January 26, 2010

Rack of Lamb and Zucchini

Well it's been a while since I've posted up one of my new favorite recipes lately so here you go! This lamb chops recipe is one that Allen and I did on a whim for our little mini celebration the Monday before Christmas and I've seriously been craving it ever since! I'm proud of this one because it's one we did completely on our own with no recipe (so bear with me while I write this out - if you have any questions just let me know!)

Sorry - this one is not for my veggie friends unfortunately, but the zucchini recipe below could work for you! Just skip down :)

Rack of Lamb
Ingredients:
- 1 whole rack of lamb (the one Allen and I got from Meijer had 8 racks in it - there's not a lot of meat on the bones so 4 each was the perfect amount, we weren't crazy full or anything)
- Olive Oil
- Santa Maria seasoning (we got this seasoning from Allen's brother Mark in AZ - I believe it is only sold on the west coast, but it basically consists of sea salt, garlic, a little pepper, and minced onion if you want to create your own)

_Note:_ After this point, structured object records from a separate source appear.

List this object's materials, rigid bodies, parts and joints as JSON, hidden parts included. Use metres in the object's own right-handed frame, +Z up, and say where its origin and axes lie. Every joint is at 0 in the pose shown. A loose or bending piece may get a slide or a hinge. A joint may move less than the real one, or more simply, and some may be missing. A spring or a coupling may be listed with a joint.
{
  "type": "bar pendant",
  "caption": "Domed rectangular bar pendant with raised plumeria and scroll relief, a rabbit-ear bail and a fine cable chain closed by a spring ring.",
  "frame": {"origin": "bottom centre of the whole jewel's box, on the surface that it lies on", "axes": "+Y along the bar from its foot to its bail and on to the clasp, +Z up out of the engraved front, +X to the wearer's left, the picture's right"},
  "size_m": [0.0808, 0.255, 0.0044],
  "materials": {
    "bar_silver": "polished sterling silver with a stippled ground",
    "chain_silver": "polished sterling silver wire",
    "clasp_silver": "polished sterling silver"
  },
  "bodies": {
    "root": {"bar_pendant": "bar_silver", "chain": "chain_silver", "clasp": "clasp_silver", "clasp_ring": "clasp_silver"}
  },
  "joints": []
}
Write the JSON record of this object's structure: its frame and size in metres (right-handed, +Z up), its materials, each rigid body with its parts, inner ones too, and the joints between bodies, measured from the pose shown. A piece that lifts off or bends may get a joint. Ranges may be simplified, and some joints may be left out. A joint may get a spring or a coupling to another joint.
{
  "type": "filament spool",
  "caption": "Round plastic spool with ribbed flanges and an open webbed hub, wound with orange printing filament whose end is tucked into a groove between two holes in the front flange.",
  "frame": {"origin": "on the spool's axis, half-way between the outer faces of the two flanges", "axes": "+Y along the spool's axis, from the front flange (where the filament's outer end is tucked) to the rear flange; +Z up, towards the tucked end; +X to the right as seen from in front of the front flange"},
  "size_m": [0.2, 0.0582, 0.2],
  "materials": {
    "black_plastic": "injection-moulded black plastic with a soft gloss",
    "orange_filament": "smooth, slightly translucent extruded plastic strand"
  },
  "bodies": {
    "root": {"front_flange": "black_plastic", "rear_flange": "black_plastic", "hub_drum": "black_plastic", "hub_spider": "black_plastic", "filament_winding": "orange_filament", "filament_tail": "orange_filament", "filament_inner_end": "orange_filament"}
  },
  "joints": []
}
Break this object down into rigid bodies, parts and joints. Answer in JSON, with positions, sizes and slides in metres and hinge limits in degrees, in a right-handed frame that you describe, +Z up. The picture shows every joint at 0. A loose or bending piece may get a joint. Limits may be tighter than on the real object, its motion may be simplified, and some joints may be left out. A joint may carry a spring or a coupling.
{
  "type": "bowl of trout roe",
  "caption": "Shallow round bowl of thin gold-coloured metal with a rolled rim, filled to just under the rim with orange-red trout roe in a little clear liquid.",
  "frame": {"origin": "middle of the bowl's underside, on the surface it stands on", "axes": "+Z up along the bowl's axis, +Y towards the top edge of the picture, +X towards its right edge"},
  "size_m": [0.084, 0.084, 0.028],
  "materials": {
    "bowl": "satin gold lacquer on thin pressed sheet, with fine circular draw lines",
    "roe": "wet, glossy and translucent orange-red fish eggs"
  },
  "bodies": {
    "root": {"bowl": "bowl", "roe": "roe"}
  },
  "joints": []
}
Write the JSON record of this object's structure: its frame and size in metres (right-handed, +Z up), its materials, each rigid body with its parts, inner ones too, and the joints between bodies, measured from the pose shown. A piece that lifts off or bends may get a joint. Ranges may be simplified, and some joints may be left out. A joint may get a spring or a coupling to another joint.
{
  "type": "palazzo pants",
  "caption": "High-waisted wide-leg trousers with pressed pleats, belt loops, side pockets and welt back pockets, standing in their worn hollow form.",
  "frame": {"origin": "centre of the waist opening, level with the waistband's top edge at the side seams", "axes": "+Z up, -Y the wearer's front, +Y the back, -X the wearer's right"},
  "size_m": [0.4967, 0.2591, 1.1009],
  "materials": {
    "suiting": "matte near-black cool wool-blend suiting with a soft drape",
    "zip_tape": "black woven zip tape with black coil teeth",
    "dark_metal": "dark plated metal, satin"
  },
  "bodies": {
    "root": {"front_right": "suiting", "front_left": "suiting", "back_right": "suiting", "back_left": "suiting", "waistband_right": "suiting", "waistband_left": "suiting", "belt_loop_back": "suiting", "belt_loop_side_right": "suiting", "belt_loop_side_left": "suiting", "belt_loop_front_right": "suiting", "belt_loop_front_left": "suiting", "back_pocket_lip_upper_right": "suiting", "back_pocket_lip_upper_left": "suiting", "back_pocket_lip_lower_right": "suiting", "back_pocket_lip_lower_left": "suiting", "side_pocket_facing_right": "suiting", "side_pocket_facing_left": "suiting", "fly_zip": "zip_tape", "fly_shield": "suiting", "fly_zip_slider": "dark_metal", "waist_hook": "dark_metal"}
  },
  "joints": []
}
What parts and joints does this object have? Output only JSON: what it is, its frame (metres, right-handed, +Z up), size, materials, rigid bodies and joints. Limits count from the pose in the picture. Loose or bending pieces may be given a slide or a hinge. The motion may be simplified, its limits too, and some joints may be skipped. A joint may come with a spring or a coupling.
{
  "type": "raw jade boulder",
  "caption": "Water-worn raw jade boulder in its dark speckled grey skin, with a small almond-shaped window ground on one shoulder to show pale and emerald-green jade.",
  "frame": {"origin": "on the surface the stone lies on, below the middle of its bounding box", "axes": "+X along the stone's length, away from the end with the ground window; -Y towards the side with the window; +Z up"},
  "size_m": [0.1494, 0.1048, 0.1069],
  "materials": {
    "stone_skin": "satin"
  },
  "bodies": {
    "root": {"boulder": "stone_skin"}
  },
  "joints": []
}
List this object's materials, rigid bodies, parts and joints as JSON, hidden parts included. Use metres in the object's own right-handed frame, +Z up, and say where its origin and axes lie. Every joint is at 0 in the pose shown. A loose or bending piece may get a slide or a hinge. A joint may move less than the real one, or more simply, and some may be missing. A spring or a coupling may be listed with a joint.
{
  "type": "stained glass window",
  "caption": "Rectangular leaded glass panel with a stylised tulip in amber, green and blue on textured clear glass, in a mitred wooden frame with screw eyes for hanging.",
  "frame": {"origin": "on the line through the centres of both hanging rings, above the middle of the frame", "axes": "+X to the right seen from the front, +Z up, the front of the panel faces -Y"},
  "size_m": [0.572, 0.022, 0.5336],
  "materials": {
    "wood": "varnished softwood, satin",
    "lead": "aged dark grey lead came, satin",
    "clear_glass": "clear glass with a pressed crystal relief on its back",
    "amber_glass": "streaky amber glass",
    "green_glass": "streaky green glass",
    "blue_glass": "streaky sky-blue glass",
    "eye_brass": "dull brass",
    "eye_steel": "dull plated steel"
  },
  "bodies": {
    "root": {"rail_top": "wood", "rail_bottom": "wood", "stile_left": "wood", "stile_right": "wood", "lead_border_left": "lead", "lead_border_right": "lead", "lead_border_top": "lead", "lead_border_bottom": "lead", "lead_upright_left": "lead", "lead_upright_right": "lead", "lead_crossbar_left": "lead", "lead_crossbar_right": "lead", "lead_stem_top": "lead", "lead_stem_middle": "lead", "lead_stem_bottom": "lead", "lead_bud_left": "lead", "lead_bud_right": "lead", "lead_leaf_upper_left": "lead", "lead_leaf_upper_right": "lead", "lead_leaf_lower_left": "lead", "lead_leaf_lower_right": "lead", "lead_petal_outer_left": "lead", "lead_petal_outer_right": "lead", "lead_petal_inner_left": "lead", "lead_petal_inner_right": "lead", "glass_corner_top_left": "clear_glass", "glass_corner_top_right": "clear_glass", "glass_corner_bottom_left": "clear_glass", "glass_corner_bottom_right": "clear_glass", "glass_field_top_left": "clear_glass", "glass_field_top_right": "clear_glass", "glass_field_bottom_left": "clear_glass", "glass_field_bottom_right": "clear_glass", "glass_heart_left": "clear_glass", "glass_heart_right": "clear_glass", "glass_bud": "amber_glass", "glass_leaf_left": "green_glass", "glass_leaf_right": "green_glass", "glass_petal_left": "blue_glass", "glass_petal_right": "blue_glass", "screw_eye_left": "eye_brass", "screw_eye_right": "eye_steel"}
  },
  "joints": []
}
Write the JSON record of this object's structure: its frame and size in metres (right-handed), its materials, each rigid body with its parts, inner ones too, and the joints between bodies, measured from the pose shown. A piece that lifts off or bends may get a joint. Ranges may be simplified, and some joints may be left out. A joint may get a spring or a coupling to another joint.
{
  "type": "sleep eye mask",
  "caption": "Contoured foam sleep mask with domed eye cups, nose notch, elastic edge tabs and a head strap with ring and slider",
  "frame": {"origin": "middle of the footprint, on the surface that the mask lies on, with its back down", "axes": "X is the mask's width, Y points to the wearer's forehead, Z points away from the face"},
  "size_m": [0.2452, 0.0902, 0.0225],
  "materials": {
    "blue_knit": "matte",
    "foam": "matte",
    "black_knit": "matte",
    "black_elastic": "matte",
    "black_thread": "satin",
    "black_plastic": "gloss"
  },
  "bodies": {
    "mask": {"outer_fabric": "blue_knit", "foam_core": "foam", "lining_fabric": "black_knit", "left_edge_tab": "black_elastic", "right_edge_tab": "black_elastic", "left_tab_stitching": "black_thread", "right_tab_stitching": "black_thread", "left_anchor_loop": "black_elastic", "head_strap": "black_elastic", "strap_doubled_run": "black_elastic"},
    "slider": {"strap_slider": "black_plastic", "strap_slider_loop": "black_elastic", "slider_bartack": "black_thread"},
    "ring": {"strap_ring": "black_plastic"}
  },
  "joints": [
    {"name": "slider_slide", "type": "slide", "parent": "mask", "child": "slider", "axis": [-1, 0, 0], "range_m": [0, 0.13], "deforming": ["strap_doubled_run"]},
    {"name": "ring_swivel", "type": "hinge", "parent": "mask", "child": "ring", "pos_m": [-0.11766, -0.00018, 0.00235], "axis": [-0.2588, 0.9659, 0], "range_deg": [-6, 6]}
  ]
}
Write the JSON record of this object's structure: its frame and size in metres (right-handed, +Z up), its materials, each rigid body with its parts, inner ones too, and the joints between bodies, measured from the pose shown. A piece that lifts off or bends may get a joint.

Preheat your oven to about 450º. Season the full rack (top and underneath) with seasoning while you heat about 2 tablespoons of olive oil in a cast iron skillet on medium high. If you don't have a cast iron skillet, you could probably just use a regular large stove top pan and prep a baking sheet for the oven. After the olive oil is heated, put the rack of lamb in the skillet and sear on each side for about 3 minutes, or until you get a good crust on the top end. Put the full skillet in the oven with the top of the lamb facing up (or put the lamb on the baking sheet with the juices from the stove top pan) for about 25 minutes. Pull it out and cover the lamb for about 10 minutes to rest. Enjoy!

Zucchini Recipe 
This is a recipe that I really stole from my mom so I have to give her credit there. It took basically everything in the world for my sister and I to eat vegetables growing up, and this is one that I would usually eat with no problem. The parmesan cheese in this recipe really covers up the veggie taste, without being too unhealthy for you, so I have to love it (plus, I love cheese).

1 zucchini (for one serving)
Olive oil
Salt & Pepper
Parmesan cheese (I like fresh grated but you could use anything)

Preheat oven to 350º (either conventional or toaster oven). Cut the zucchini length-wise and put on a baking sheet. Drizzle with olive oil, salt and pepper, and sprinkle cheese on top. Bake about 8 minutes, or until zucchini is cooked through and cheese is crusty on top.